In between the bad poetry and the funding applications, there is other writing happening - one meta, one fanfic, one (continued) original.(Well, three continued originals, and vague thoughts of a Halloween ghost story fluttering about temptingly in the back of my head, but we shall see...too many words, too little focus, obviously.) I've decided that this? Is the year that I become a writer. As a lifestyle if not in any other respect. Wish me luck as you flee from the avalanche of my unfinished scrawlings.
(Also, does anyone else's year start in September, or is it just me? I blame a lifetime of educational timetables.) Whatever. Here are some words.
( Untitled SPN fic; pre-series, gen )
( Louise is lost at the canyon, or, the interminable NaNo part ? )
( Why Every Girl Should Own a Carolyn Mark Album )
Poll time: Am I:
a) exceedingly limited in my imagination?
b) a genius auteur?
c) a slightly less than genius auteur?
d) oh, look! fanfic!
Also, today's terrible joke, courtesy of my father:
HIM: Have you seen Stevie Wonder's new piano?
HIM: That's okay, neither has he.
I find this inexplicably cheering.
"Should reach New Abilene by nightfall." said Theo, stirring rice.
"Mm-hmm." Jane leaned back against the knobbly tree trunk and let her eyes unfocus until the horizon became a swirl of blue and green and gold. She dug the telegram out of her pocket (her fingers had begun to smudge it), and unfolded it.
Marshall, she read, Van Fleet and Crusoes on warpath Stop.Could use backup Stop
She looked up from it to find Theo smirking at her. His long nose was suited to it. "It say anything different this time around?"
She smirked back. "Yeah. Starbuck says to tell Jones he can go way back and sit down."
Theo spat out a small stone from a mouthful of rice.. "Starbuck wouldn’t pay to say all that."
"Doubt he’d pay anyways."
"Damn One O’Clockers and their expenses. Somethin’ ain’t right there. Why can we never file expenses, Jane?"

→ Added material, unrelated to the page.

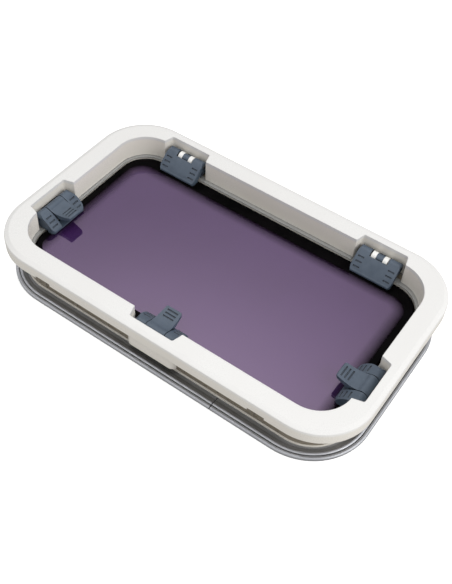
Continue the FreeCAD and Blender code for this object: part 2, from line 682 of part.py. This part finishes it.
def base_shoulder_outline():
    """Seen along the pane the arms' outer top corners are rounded."""
    half = BASE_WIDTH / 2
    top = BASE_CROWN
    r = SHOULDER_RADIUS
    mid = r * (1 - math.sqrt(0.5))
    wire = outline(side_yz, (-half, PANE_TOP - 1), (half, PANE_TOP - 1), (half, top - r),
                   ((half - mid, top - mid), (half - r, top)), (-half + r, top),
                   ((-half + mid, top - mid), (-half, top - r)))
    return solid_from(wire, V(BASE_BACK - 5, 0, 0), V(60, 0, 0))


def latch_screw_heads():
    return [V(LATCH_SCREW_U, side * LATCH_SCREW_V, PANE_BOTTOM) for side in (-1, 1)]


def latch_lever():
    """A round barrel, a dished thumb paddle with three grooves, and a hook under the barrel."""
    half = LEVER_WIDTH / 2
    z = LEVER_Z
    paddle = outline(side_xz, (0, z + BARREL_RADIUS), ((5.2, z + 5.0), (11.0, z + 3.9)),
                     ((20.0, z + 4.4), (LEVER_LENGTH - 1.6, z + 6.4)),
                     ((LEVER_LENGTH, z + 4.8), (LEVER_LENGTH - 1.0, z + 2.6)),
                     ((18.0, z - 1.6), (5.0, z - 4.8)), (0, z))
    lever = solid_from(paddle, V(0, -half, 0), V(0, LEVER_WIDTH, 0))
    lever = lever.fuse(rod(V(0, 0, z), Y_AXIS, BARREL_RADIUS, LEVER_WIDTH))
    lever = lever.common(lever_plan_outline())
    hook = outline(side_xz, (-4.4, z - 5.0), (-3.6, z - 7.6), (-6.8, z - 8.2),
                   ((-7.0, z - 9.4), (-5.6, z - 10.4)), (0.6, z - 10.2), (2.4, z - 6.0), (0, z - 3))
    hook_half = 7.0
    lever = lever.fuse(solid_from(hook, V(0, -hook_half, 0), V(0, 2 * hook_half, 0)))
    lever = lever.removeSplitter()
    lever = lever.cut(rod(V(0, 0, z), Y_AXIS, LATCH_PIN + RUNNING, LEVER_WIDTH + 1))
    crown = Part.Arc(V(11.0, 0, z + 3.9), V(20.0, 0, z + 4.4), V(LEVER_LENGTH - 1.6, 0, z + 6.4))
    for share in (0.40, 0.62, 0.84):
        point = crown.value(crown.FirstParameter
                            + share * (crown.LastParameter - crown.FirstParameter))
        lever = lever.cut(rod(point, Y_AXIS, GROOVE_RADIUS, 13.0))
    return lever


def lever_plan_outline():
    """Seen from above the lever tapers to its tip, which has round corners."""
    root = LEVER_WIDTH / 2
    tip = LEVER_TIP_WIDTH / 2
    r = 3.5
    mid = r * (1 - math.sqrt(0.5))
    end = LEVER_LENGTH
    back = -BARREL_RADIUS - 1
    wire = outline(plan, (back, -root), (6, -root), (end - r, -tip),
                   ((end - mid, -tip + mid), (end, -tip + r)), (end, tip - r),
                   ((end - mid, tip - mid), (end - r, tip)), (6, root), (back, root))
    return solid_from(wire, V(0, 0, PANE_TOP), V(0, 0, HEIGHT))


def latch_pin():
    pin = rod(V(0, 0, LEVER_Z), Y_AXIS, LATCH_PIN, LATCH_PIN_LENGTH)
    return pin.makeChamfer(0.3, [e for e in pin.Edges if e.Closed])


def latch_keeper():
    """A steel strike on the pocket's back wall with a lip that the hook passes under."""
    half = KEEPER_WIDTH / 2
    plate = box(KEEPER_BACK, KEEPER_FACE, -half, half, LIP_TOP + 1, KEEPER_TOP)
    lip = box(KEEPER_BACK, KEEPER_LIP, -half + 3, half - 3, KEEPER_LIP_BOTTOM, KEEPER_LIP_TOP)
    keeper = fuse([plate, lip])
    for head in keeper_screw_heads():
        keeper = keeper.cut(screw_hole(head, -X_AXIS, KEEPER_SCREW_LENGTH,
                                       head=KEEPER_SCREW_HEAD, head_depth=KEEPER_SCREW_DEPTH))
    return keeper


def keeper_screw_heads():
    return [V(KEEPER_FACE, side * KEEPER_SCREW_V, KEEPER_SCREW_Z) for side in (-1, 1)]


def at_each_latch(pieces):
    """A group of equal solids repeated at the three latches."""
    return Part.makeCompound([at_site(piece, place, turn)
                              for _, place, turn in LATCH_SITES for piece in pieces])


# ---- the pane ------------------------------------------------------------------------------

def pane_screw_heads():
    """Screw heads on the pane's outer face, under the hinge leaves and latch bases."""
    heads = [head for _, x in HINGE_SITES for head in leaf_screw_heads(x)]
    for _, place, turn in LATCH_SITES:
        turned = FreeCAD.Rotation(Z_AXIS, turn)
        heads += [turned.multVec(head) + place for head in latch_screw_heads()]
    return heads


def acrylic_pane():
    """Tinted pane with eased edges, drilled for its fittings and set back for the black border."""
    blank = rounded_block(PANE_HALF_X, PANE_HALF_Y, PANE_RADIUS, PANE_BOTTOM, PANE_TOP)
    rims = [e for e in blank.Edges if abs(e.BoundBox.ZMin - e.BoundBox.ZMax) < 0.01]
    pane = blank.makeChamfer(PANE_EDGE, rims)
    pane = pane.cut(mask_ring())
    for head in pane_screw_heads():
        pane = pane.cut(screw_hole(head, Z_AXIS, PANE_THICK + 1))
    return pane


def mask_ring():
    """The room of the black border, a thin layer on the pane's cabin face."""
    edge = PANE_EDGE + 0.2
    outer = rounded_block(PANE_HALF_X - edge, PANE_HALF_Y - edge, PANE_RADIUS - edge,
                          PANE_TOP - MASK_THICK, PANE_TOP)
    window = rounded_block(MASK_HALF_X, MASK_HALF_Y, MASK_RADIUS, PANE_TOP - 1, PANE_TOP + 1)
    window.translate(V(0, MASK_SHIFT_Y, 0))
    return outer.cut(window)


def border_mask():
    """The black border itself, with its screw holes."""
    mask = mask_ring()
    for head in pane_screw_heads():
        mask = mask.cut(Part.makeCylinder(SCREW_SHANK, PANE_THICK + 1, head))
    return mask


# ---- all sub-parts -------------------------------------------------------------------------

def build():
    """Every sub-part by name."""
    nodes = {
        "outer_frame": outer_frame(),
        "frame_joint_sleeve": frame_joint_sleeve(),
        "joint_sleeve_screws": joint_sleeve_screws(),
        "pane_seal": pane_seal(),
        "inner_frame": inner_frame(),
        "clamp_screws": clamp_screws(),
        "inner_trim": inner_trim(),
        "hinge_bracket_screws": hinge_bracket_screws(),
        "acrylic_pane": acrylic_pane(),
        "border_mask": border_mask(),
        "hinge_leaf_screws": hinge_leaf_screws(),
    }
    for name, x in HINGE_SITES:
        nodes["hinge_leaf_" + name] = hinge_leaf(x)
        nodes["hinge_bracket_" + name] = hinge_bracket(x)
        nodes["hinge_pin_" + name] = hinge_pin(x)
        nodes["hinge_rings_" + name] = hinge_rings(x)
    pieces = {"latch_base_": latch_base(), "latch_lever_": latch_lever(),
              "latch_pin_": latch_pin(), "latch_keeper_": latch_keeper()}
    for name, place, turn in LATCH_SITES:
        for prefix, piece in pieces.items():
            nodes[prefix + name] = at_site(piece, place, turn)
    nodes["latch_base_screws"] = at_each_latch(
        [screw(head, Z_AXIS, SCREW_LENGTH) for head in latch_screw_heads()])
    nodes["keeper_screws"] = at_each_latch(
        [screw(head, -X_AXIS, KEEPER_SCREW_LENGTH, head=KEEPER_SCREW_HEAD,
               head_depth=KEEPER_SCREW_DEPTH) for head in keeper_screw_heads()])
    return nodes


os.makedirs("parts", exist_ok=True)
for node, shape in build().items():
    if not shape.isValid():
        raise ValueError(node + " is not a valid solid")
    print(node, len(shape.Solids), round(shape.Volume, 1))
    shape.exportStep("parts/" + node + ".step")
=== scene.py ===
import json
import math

import bpy
from mathutils import Matrix, Vector

# Looks for the rectangular deck hatch. Metres, in the CAD model's own frame:
# +X along the hatch, +Y towards the hinges, +Z into the cabin, with the floor at Z = 0.

MM = 0.001

# Camera: where it looks, from which side, and how far off
CAMERA_AIM = Vector((0.0312, -0.0385, 0.060))
CAMERA_AZIMUTH = math.radians(32.0)
CAMERA_ELEVATION = math.radians(50.2)
CAMERA_ROLL = math.radians(4.2)
CAMERA_DISTANCE = 0.881
CAMERA_LENS = 52.9
CAMERA_NEAREST = 10 * MM

# Lines of the hatch that its finishes follow
BEND_CENTRE = (153.3 * MM, 62.5 * MM)        # centres of the extrusion's corner bends
FADE_CENTRE = (0.0, -12.0 * MM, 0.0)         # the pane's clear tint is a rounded rectangle here
FADE_CORNER = (165.0 * MM, 78.0 * MM)        # centres of its corners
FADE_RADIUS = 22.0 * MM
SHADOW_FADE = 15.0 * MM                      # over this width inwards the tint darkens to black, a painted shadow of the frame seen through the pane
WALL_OUT = (51.2 * MM, 57.5 * MM)            # the inner frame's wall, outwards from the bends
SHADE_WALL_Z = (6.1 * MM, 44.0 * MM)               # and the heights between which painted brown shade covers it
TRIM_TOP_Z = 60.0 * MM
TOE_TOP_Z = 31.5 * MM                        # top of the grey lip at the foot of the trim's wall
TOE_FOOT_Z = 30.3 * MM

# A sheer panel overhead whose reflection brightens the pane
GLOW_PLACE = Vector((-0.45, 0.0, 1.5))
GLOW_SIZE = (2.6, 3.0)
GLOW_STRENGTH = 2.0

FLOOR_SIZE = 14.0
FLOOR_GLOW = 0.55                            # lifts the floor to white without lighting the hatch

# Softboxes: where they stand, how large they are, and their power in watts
LIGHT_AIM = Vector((0.0, 0.0, 0.03))
KEY_PLACE = Vector((2.2, 0.2, 1.3))
KEY_SIZE = (1.6, 1.6)
KEY_POWER = 26.0
OVERHEAD_PLACE = Vector((-0.3, 0.5, 1.9))
OVERHEAD_SIZE = (2.4, 2.0)
OVERHEAD_POWER = 2.0

# Brightness of the studio below, at and above the horizon
SKY_BELOW = 0.54
SKY_LEVEL = 0.74
SKY_TOP = 1.08
SKY_RISE = (0.55, 0.92)                      # sines of the elevations between which it brightens
SKY_HORIZON = 0.05                           # the horizon is soft by this sine either way
SKY_COLOUR = (1.0, 0.99, 0.975, 1.0)

# Most of a noise lies between these values
NOISE_LOW = 0.3
NOISE_HIGH = 0.7

# Cosines of the turn that rounding gives a flat stretch and a sharp edge
FLAT_COSINE = 0.995
EDGE_COSINE = 0.86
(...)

They ate in amicable silence. When Jane could feel herself drifting into an afternoon food and sun stupor, she reached over and tugged gently on Theo’s tail. "C’mon Jonesy, let’s shake some dust."
"Pull my tail again, and Marshall or no, I will plug you."
"Big talk from a guy with short ears."
"My ears are not short!" Theo patted at them protectively.
"Short ears," she said, and reached over and flicked his ears inside out, and bounced to her feet before he could whomp her.
"Rodeo ass." he said indignantly.
She burst out laughing. "Rodeo ass? What does that even mean?"
"I don’t know. It sounded better in my head."
They packed and mounted and rode out into the afternoon.
There are days when I look at my life and I think, with terrible clarity : This is it. This is my life. I?work at a job which is tolerable and which is tolerably paid (though not enough for rent to never not be a scramble), without a partner, though with good friends, without siblings, though with good parents (and what happens when they’re gone, when I have no children?) What if it never changes? What if this is all there is, until I’m just dead and forgotten dirt in the ground. The sheer fright of that is breathtaking. And then I cling to Rhys’ quote, and to Katharine Mansfield’s struggling with words and her sense of self, and to Elizabeth von Armin mocking the Man of Wrath and Virginia Woolf’s parable of Shakespeare’s sister and eloquent arguments for financial and mental liberation, Ann Patchett realising that she had become a waitress with a graduate degree and the need to write herself out of one life and into another one. All of these women, all of them, with their fierce conviction that writing will save them, is the only thing that can save them, and I mumble their words over and over in my head on the grounds that waving is better than drowning. Where does this conviction come from, this knowledge that words are the hurricane lamp for when the lights go out? Maybe because writing is at heart an expression of the self, and you’re the only person who can save you although everybody will help you, some people are very kind - but love from others will only get you so far, and then you’re on your own, little bunny. And for women in particular, the issue of self expression is still as knotted and complex as it was when Woolf was writing.
Maybe my life will be what I want it to be, but I can’t sit back and wait for it to happen, I have to make it happen. As my father says, the bell only rings once for the start of the race, kiddo, and you don’t want to be limping coming out of the gate. Will writing without publication, with an exhausting day job that leaves me scrabbling to pay the rent, with a minimal pension fund at the end of my days, probably without a partner or children, be enough to get me round the track?
Question: Can you change, can you adapt enough to keep swinging each time life throws you a curveball even if you know you’re striking out? More importantly, can you remain kind throughout?